I find, like you said above, my DP shows me how delicate we really are. I have become so much more aware of any change within myself, be it a cold or having a buzz from alcohol. I think this is part of the disorder.


----------



## MDP91

InfiniteDivine said:


> You know I think there's a lot of evidence that people who suffer from dissociative disorders like DP or DR are genetically pre-disposed. Some people get it from smoking weed, some people get it from traumatic childhoods, other people have been DPed for life just by looking into the mirror one day and asking "what I am?" The list goes on.
> 
> Usually DP is a defense mechanism brought on by anxiety. This isn't always true but I feel like this accounts for the majority. If a person undergoes a certain amount of stress or anxiety in their mental process, the brain will attempt to save itself through depersonalization or derealization. It separates one from the self and the mind and sort of saves the person from themselves.The problem is afterwards it doesn't go away. It would work great if it lasted only for the duration of trauma and anxiety and then went away, but for many this isn't the case.
> 
> I find, like you said above, my DP shows me how delicate we really are. I have become so much more aware of any change within myself, be it a cold or having a buzz from alcohol. I think this is part of the disorder.
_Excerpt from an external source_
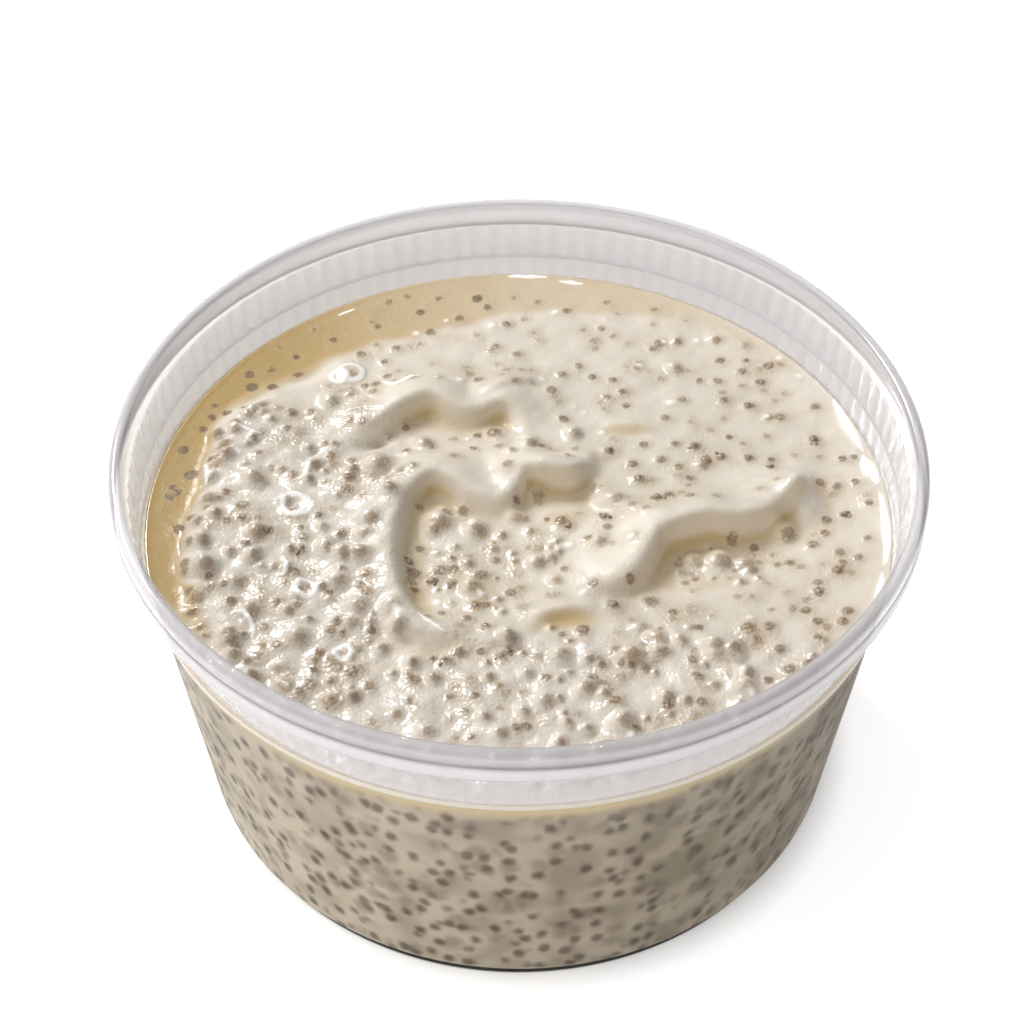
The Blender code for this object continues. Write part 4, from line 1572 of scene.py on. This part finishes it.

Thank you. So I would class myself as someone with DP, but it is triggered by alcoholic binges? It make me wonder what has caused this


----------



## InfiniteDivine

Well that's the thing, you maybe just have some sort of pre-disposition towards depersonalization. In this case there is no reason. It's like trying to explain gravity. It happens but we don't truly know how or why, it just does. For you it sounds like you are a person who may just have the kind of genetic makeup for DP to take place. Like I said some people who are born into wonderful families without any trauma can become DPed at a young age for no apparent reason other than it just happens.

If I was to give you any advice it would be not to label yourself as someone with DP, but just accept your conditions of what life has given you and try to continue living as you normally would while also being weary of triggers that can enhance your possible episodes of DP.

Best of luck to you man.


----------



## MDP91

I seem to understand it now. I think with me its almost like my body tried to shutdown if Ive been abusing it on a night out, mixed in with really late nights and that's what always seem to trigger it. I will just be more wary in the future I guess. Thank you for your replies


----------